In its survey of more than 250 US brand-side digital marketing executives in companies with at least $50 million in revenues, Viant found that the most frequently-cited reason for investing in digital marketing is audience reach.

A related driver – the ability to reach people in media – also figured prominently, as did value and targeting precision.

Measurement and ROI, which have proven challenging in many cases, appear to be a lesser factor for these respondents.

But these same factors that motivate investments in digital marketing – reach, targeting and value – are also proving to be hindrances. In fact, audience reach was the most commonly-cited factor limiting the success of digital efforts, followed by pricing and targeting inaccuracies.

People-Based Marketing Touted for Targeting

One solution promoted by Viant (which bills itself as a “premier people-based advertising technology company”) is… people-based advertising.

The promise of people-based marketing, in this case, is solving targeting issues. According to the survey’s results, poor targeting is the most common challenge witnessed by brand marketers when relying on cookies in digital advertising.

This is where people-based marketing steps in: by far the most common motivation given for taking a people-based marketing approach is more effective targeting of consumers.

The result: better performance compared to cookie-based campaigns, per 86% of respondents.

It’s possible that the results are biased in favor of this approach, as the vast majority of respondents are engaged in people-based campaigns and therefore likely to believe it’s an effective approach.

Interestingly enough, the report found that while 93% run people-based marketing campaigns across social channels such as Facebook and Twitter, far fewer (58%) do so on the open web.

This limitation to “walled gardens” has been a key concern of people-based advertising: in a study about people-based advertising released in 2016, Signal and Econsultancy found that 74% of North American advertisers were concerned about giving the “walled gardens” too much information about their customers when using their solutions. Likewise, 77% were concerned about not receiving user-level data from the “walled gardens” like Facebook and Google, for uses like attribution.

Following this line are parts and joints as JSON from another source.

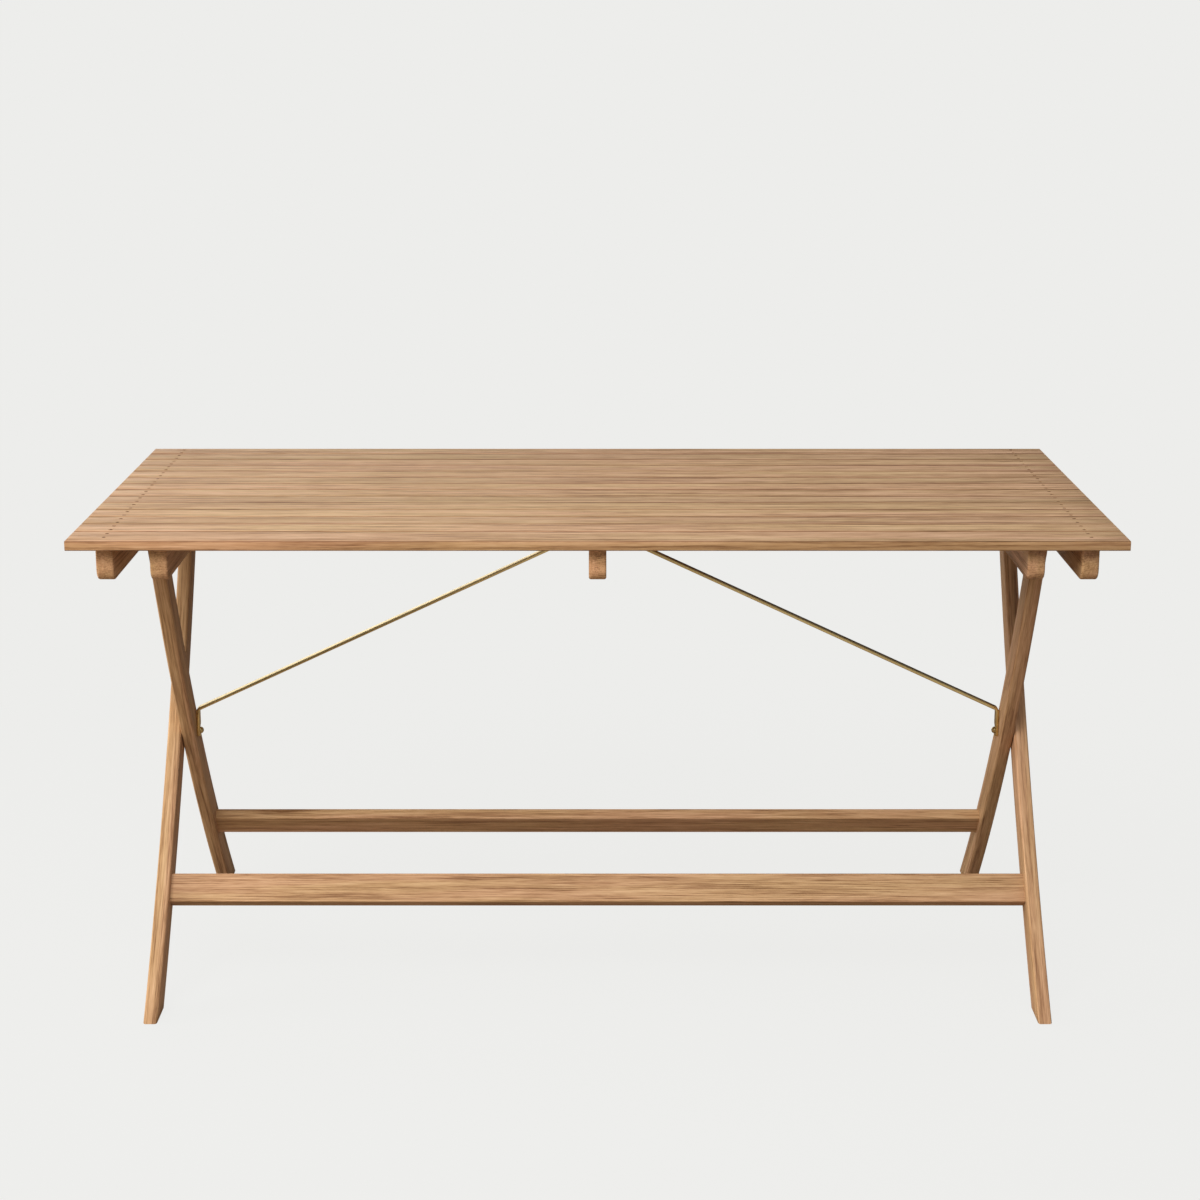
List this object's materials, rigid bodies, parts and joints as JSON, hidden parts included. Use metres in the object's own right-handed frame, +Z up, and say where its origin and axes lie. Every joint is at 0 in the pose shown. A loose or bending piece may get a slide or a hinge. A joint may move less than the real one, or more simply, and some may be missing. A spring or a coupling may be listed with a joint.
{
  "type": "folding slatted table",
  "caption": "Folding slatted wooden table on two crossed, gently curved leg frames, locked open by flat brass brace bars from the leg crossings to the centre batten.",
  "frame": {"origin": "on the floor under the middle of the top", "axes": "+X along the table's length, +Y from its front to its back, +Z up"},
  "size_m": [1.5, 0.745, 0.745],
  "materials": {
    "top_teak": "oiled, straight grained",
    "frame_teak": "oiled, straight grained",
    "polished_brass": "polished",
    "dark_brass": "aged"
  },
  "bodies": {
    "table_top": {"slat_01": "top_teak", "slat_02": "top_teak", "slat_03": "top_teak", "slat_04": "top_teak", "slat_05": "top_teak", "slat_06": "top_teak", "slat_07": "top_teak", "slat_08": "top_teak", "slat_09": "top_teak", "slat_10": "top_teak", "slat_11": "top_teak", "slat_12": "top_teak", "slat_13": "top_teak", "slat_14": "top_teak", "outer_batten_left": "frame_teak", "outer_batten_right": "frame_teak", "inner_batten_left": "frame_teak", "inner_batten_right": "frame_teak", "centre_batten": "frame_teak", "brace_pivot_bolt": "polished_brass", "brace_pivot_nut": "polished_brass", "hinge_bolt_left": "polished_brass", "hinge_bolt_right": "polished_brass", "hinge_washer_left": "polished_brass", "hinge_washer_right": "polished_brass", "hinge_nut_left": "polished_brass", "hinge_nut_right": "polished_brass", "slat_screws_left": "dark_brass", "slat_screws_right": "dark_brass", "inner_batten_screws_left": "dark_brass", "inner_batten_screws_right": "dark_brass", "centre_batten_screws": "dark_brass"},
    "rear_leg_frame": {"rear_leg_left": "frame_teak", "rear_leg_right": "frame_teak", "rear_stretcher": "frame_teak", "crossing_bolt_left": "polished_brass", "crossing_bolt_right": "polished_brass", "crossing_washer_left": "polished_brass", "crossing_washer_right": "polished_brass", "crossing_nut_left": "polished_brass", "crossing_nut_right": "polished_brass"},
    "front_leg_frame": {"front_leg_left": "frame_teak", "front_leg_right": "frame_teak", "front_stretcher": "frame_teak"},
    "left_brace": {"brace_bar_left": "polished_brass"},
    "right_brace": {"brace_bar_right": "polished_brass"}
  },
  "joints": [
    {"name": "leg_fold", "type": "hinge", "parent": "table_top", "child": "rear_leg_frame", "pos_m": [0, -0.21969, 0.707], "axis": [1, 0, 0], "range_deg": [0, 49]},
    {"name": "leg_scissor", "type": "hinge", "parent": "rear_leg_frame", "child": "front_leg_frame", "pos_m": [0, 0, 0.358], "axis": [1, 0, 0], "range_deg": [-98, 0]},
    {"name": "left_brace_swing", "type": "hinge", "parent": "table_top", "child": "left_brace", "pos_m": [-0.015, 0, 0.706], "axis": [1, 0, 0], "range_deg": [-82, 0]},
    {"name": "right_brace_swing", "type": "hinge", "parent": "table_top", "child": "right_brace", "pos_m": [0.015, 0, 0.706], "axis": [1, 0, 0], "range_deg": [-82, 0]}
  ],
  "couplings": [
    {"joint": "leg_scissor", "follows": "leg_fold", "ratio": -2}
  ]
}
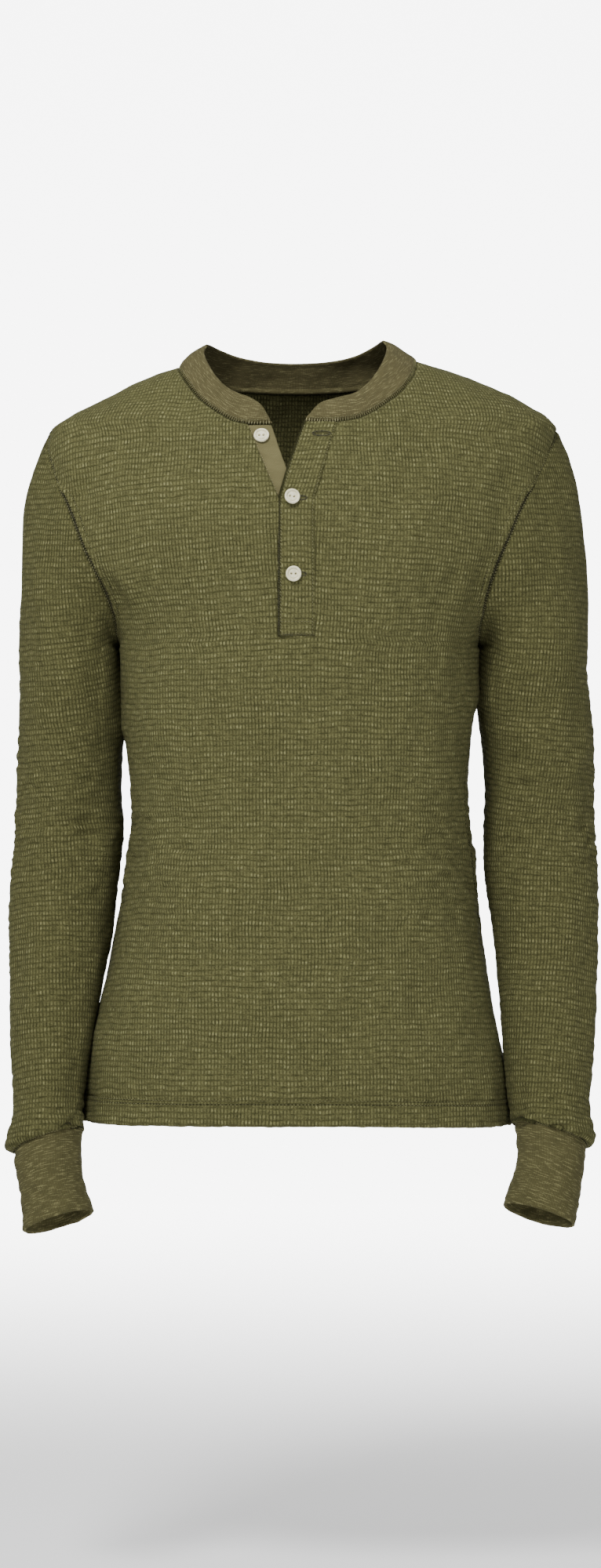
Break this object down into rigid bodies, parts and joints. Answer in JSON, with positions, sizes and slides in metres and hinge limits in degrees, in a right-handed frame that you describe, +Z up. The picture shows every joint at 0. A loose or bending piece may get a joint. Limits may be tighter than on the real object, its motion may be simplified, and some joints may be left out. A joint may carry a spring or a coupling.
{
  "type": "henley shirt",
  "caption": "Long-sleeved henley shirt in waffle knit, worn form and hollow, with a smooth neckband and cuffs and a buttoned placket open at the neck.",
  "frame": {"origin": "on the middle plane, at the height of the neck ends of the shoulder seams, where the wearer's neck and shoulders hold the shirt", "axes": "+Z up along the body, -Y towards the front of the shirt, +X towards the shirt's own left sleeve"},
  "size_m": [0.4954, 0.2474, 0.7457],
  "materials": {
    "waffle_knit": "matt olive cotton waffle knit",
    "smooth_knit": "matt olive fine-ribbed cotton knit",
    "placket_facing": "matt pale olive smooth cotton knit",
    "button": "semi-matt off-white"
  },
  "bodies": {
    "root": {"front": "waffle_knit", "back": "waffle_knit", "sleeve_right": "waffle_knit", "sleeve_left": "waffle_knit", "placket_upper": "waffle_knit", "placket_lower": "placket_facing", "neckband": "smooth_knit", "cuff_right": "smooth_knit", "cuff_left": "smooth_knit", "button_top": "button", "button_middle": "button", "button_bottom": "button"}
  },
  "joints": []
}
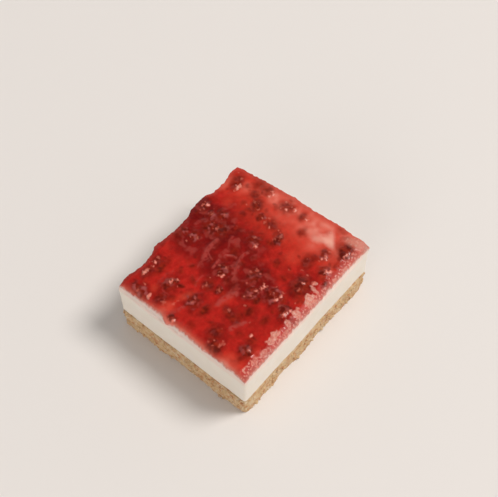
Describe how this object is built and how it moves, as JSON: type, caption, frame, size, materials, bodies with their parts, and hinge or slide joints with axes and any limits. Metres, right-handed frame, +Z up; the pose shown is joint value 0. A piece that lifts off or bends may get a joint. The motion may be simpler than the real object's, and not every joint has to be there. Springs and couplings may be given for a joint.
{
  "type": "cheesecake slice",
  "caption": "Square-cut slice of chilled cheesecake: a pressed biscuit base, a thick layer of cream cheese and a thin red jelly with crushed berries set in it.",
  "frame": {"origin": "under the middle of the slice, on the surface it stands on", "axes": "+X along the longer cut side, -Y out of the cut face towards the viewer's right, +Z up through the layers"},
  "size_m": [0.0774, 0.0668, 0.0293],
  "materials": {
    "biscuit": "rough dry crumb",
    "cream": "soft satin, knife-smoothed",
    "jelly": "wet gloss"
  },
  "bodies": {
    "root": {"biscuit_base": "biscuit", "cream_cheese": "cream", "berry_jelly": "jelly"}
  },
  "joints": []
}
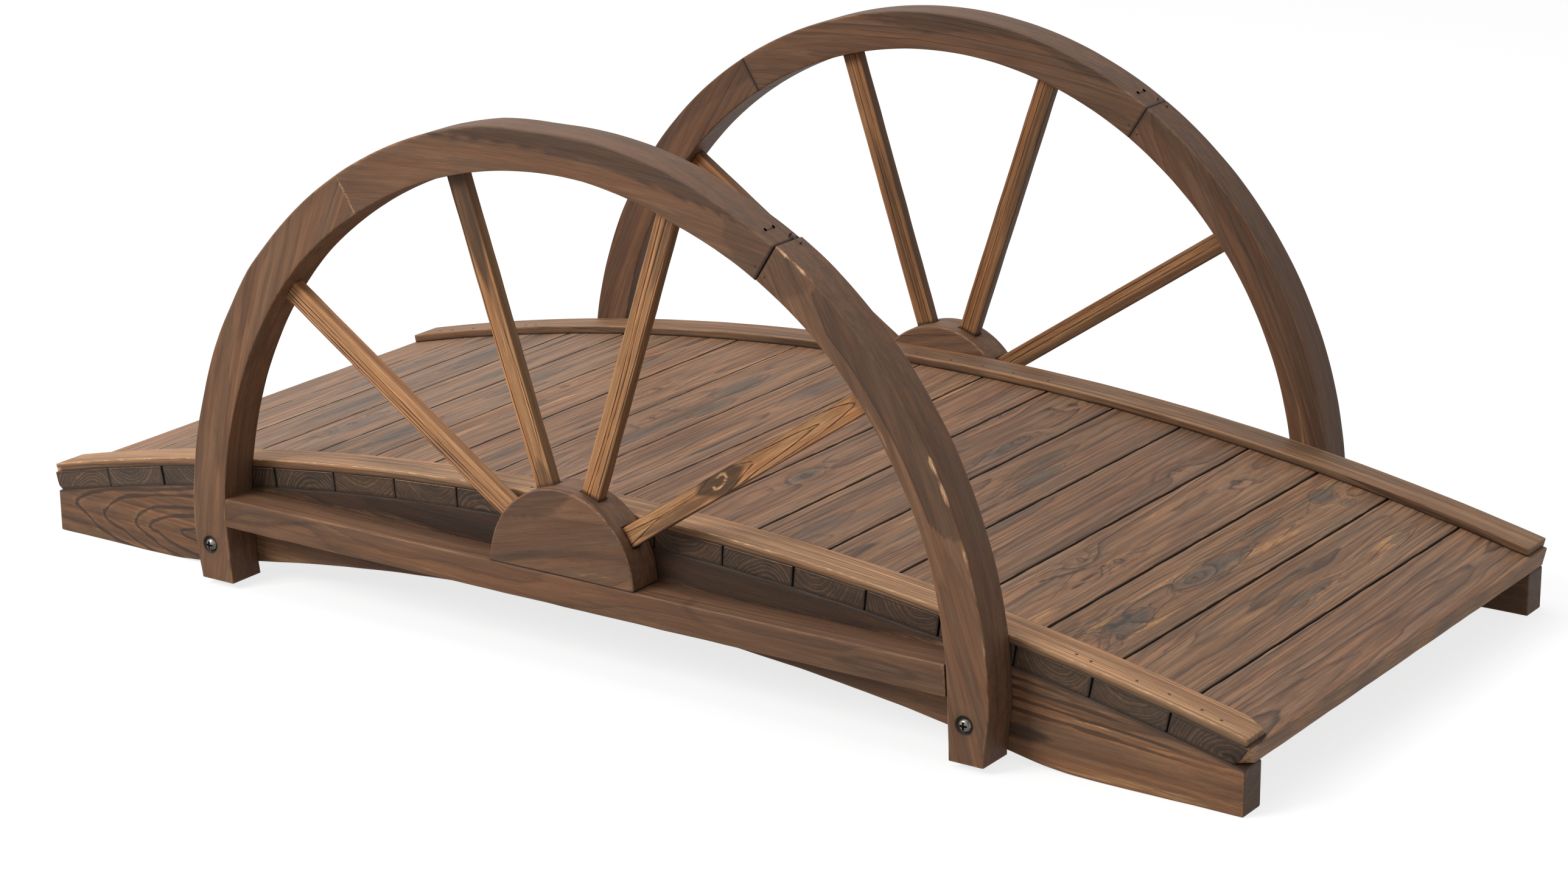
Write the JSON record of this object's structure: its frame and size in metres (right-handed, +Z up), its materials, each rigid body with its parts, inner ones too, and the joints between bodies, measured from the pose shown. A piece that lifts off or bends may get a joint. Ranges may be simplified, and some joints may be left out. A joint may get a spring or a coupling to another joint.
{
  "type": "wooden garden bridge",
  "caption": "Small arched garden bridge of scorched fir planks on two stringers, with a spoked half wheel along each side as a rail.",
  "frame": {"origin": "on the ground under the middle of the deck, centre of the footprint", "axes": "+X along the bridge, +Y across it to the far side, +Z up"},
  "size_m": [0.997, 0.5052, 0.3683],
  "materials": {
    "plank_wood": "scorched and brushed fir, brown with grey-blue patches",
    "stringer_wood": "scorched fir, darker",
    "strip_wood": "scorched fir, honey brown",
    "wheel_wood": "scorched fir, even brown",
    "spoke_wood": "scorched fir with fine light and dark stripes",
    "bolt_steel": "worn bright steel"
  },
  "bodies": {
    "root": {"stringer_near": "stringer_wood", "stringer_far": "stringer_wood", "plank_01": "plank_wood", "plank_02": "plank_wood", "plank_03": "plank_wood", "plank_04": "plank_wood", "plank_05": "plank_wood", "plank_06": "plank_wood", "plank_07": "plank_wood", "plank_08": "plank_wood", "plank_09": "plank_wood", "plank_10": "plank_wood", "plank_11": "plank_wood", "plank_12": "plank_wood", "plank_13": "plank_wood", "plank_14": "plank_wood", "plank_15": "plank_wood", "plank_16": "plank_wood", "plank_17": "plank_wood", "plank_18": "plank_wood", "edge_strip_near": "strip_wood", "edge_strip_far": "strip_wood", "rim_left_near": "wheel_wood", "rim_top_near": "wheel_wood", "rim_right_near": "wheel_wood", "rail_near": "wheel_wood", "hub_near": "wheel_wood", "bolts_near": "bolt_steel", "rim_left_far": "wheel_wood", "rim_top_far": "wheel_wood", "rim_right_far": "wheel_wood", "rail_far": "wheel_wood", "hub_far": "wheel_wood", "bolts_far": "bolt_steel", "spoke_near_1": "spoke_wood", "spoke_near_2": "spoke_wood", "spoke_near_3": "spoke_wood", "spoke_near_4": "spoke_wood", "spoke_far_1": "spoke_wood", "spoke_far_2": "spoke_wood", "spoke_far_3": "spoke_wood", "spoke_far_4": "spoke_wood"}
  },
  "joints": []
}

The main concern at the time, though – and one that is likely taking on more prominence these days with the upcoming GDPR regulations? A consumer backlash or new privacy regulations in response to people-based advertising (addressable media), which left 82% of advertisers surveyed either very (21%) or somewhat (61%) concerned.

Other Findings:

In other highlights from Viant’s report:

  • Some 63% of respondents believe the industry will no longer rely on cookies within the next 2 years;
  • For almost 6 in 10 respondents, being able to link in-store sales to online advertising activity is very important;
  • Close to 6 in 10 (57%) agree that the most effective data in their ad campaigns comes from first-party data based on client interactions with customers;
  • Half of respondents use offline CRM data for targeting online campaigns;
  • Half are very confident that they have the right first-party data sets to make people-based marketing work effectively; and
  • The share of digital advertising budgets allocated people-based advertising is expected to rise from 24% last year to 29% this year.

About the Data: The results are based on a survey conducted in September 2017
by independent market research company, Censuswide. The research polled more than 250 brand-side digital marketing executives in companies with $50M+ in revenue in the U.S. People-based marketing was defined as “The ability to advertise to real people across their linked devices, using registered user data rather than relying on cookies.”